Identifying strangulation is necessary to stage interventions by people beyond the medical professionals. If it is suspected a patient was strangled by another person, law enforcement needs to be involved, even if the patient declines to press charges. Sometimes a specially trained detective can use techniques to persuade the patient to identify the perpetrator, especially with intimate partner violence. Another type of intervention that may be necessary is a psychological evaluation if the patient is suspected to have strangled themselves, such as in the case of an attempted hanging. Social workers may need to be involved for suspected abuse.
Non-fatal strangulation may result in internal injuries that are easily overlooked if strangulation is not suspected. Some injuries that may occur include a fractured or broken hyoid bone or injury to the esophagus and trachea. Depending on the extent of the strangulation and how long the person was strangled, important vessels in the neck may have been compressed leading to reduced blood flow to the brain. Prolonged reduction in blood flow can lead to brain damage, some of which could be permanent. Other injuries may also arise based on the way the person was strangled, such as strangling a person and shaking their head back and forth. This could lead to whiplash and coup-contrecoup brain injuries. Suspected strangulation will typically need imaging tests, such as X-ray and CT scans.
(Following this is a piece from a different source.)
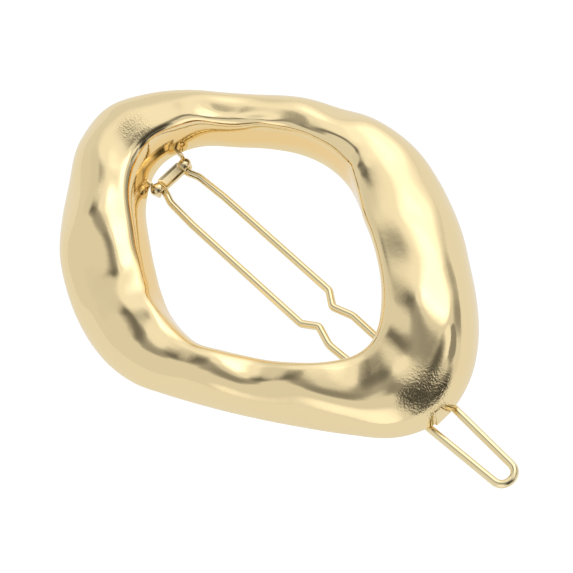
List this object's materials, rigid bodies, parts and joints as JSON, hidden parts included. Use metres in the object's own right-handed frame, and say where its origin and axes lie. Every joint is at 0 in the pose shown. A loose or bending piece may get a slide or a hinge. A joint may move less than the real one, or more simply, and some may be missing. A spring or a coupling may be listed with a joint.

Advocate For Special Populations
There are special populations that require someone else to advocate for them. Some examples of special populations include the intellectually disabled, children, and the elderly. In some instances, the patient may not be able to explain what happened or be unable to communicate the event. Another concern is patients who live in certain situations, such as nursing homes, foster care, or assisted living facilities. These patients may not be honest about the situation if the strangulation occurred in this setting because they fear retribution upon returning to the situation. Other concerns are patients with severe problems, such as those in nursing homes, who are comatose and may suffer abuse.
Strangulation can be difficult to detect, especially if there is not obvious bruising around the neck. Training various medical professionals to look for signs of non-fatal strangulation will help patients get the help they need.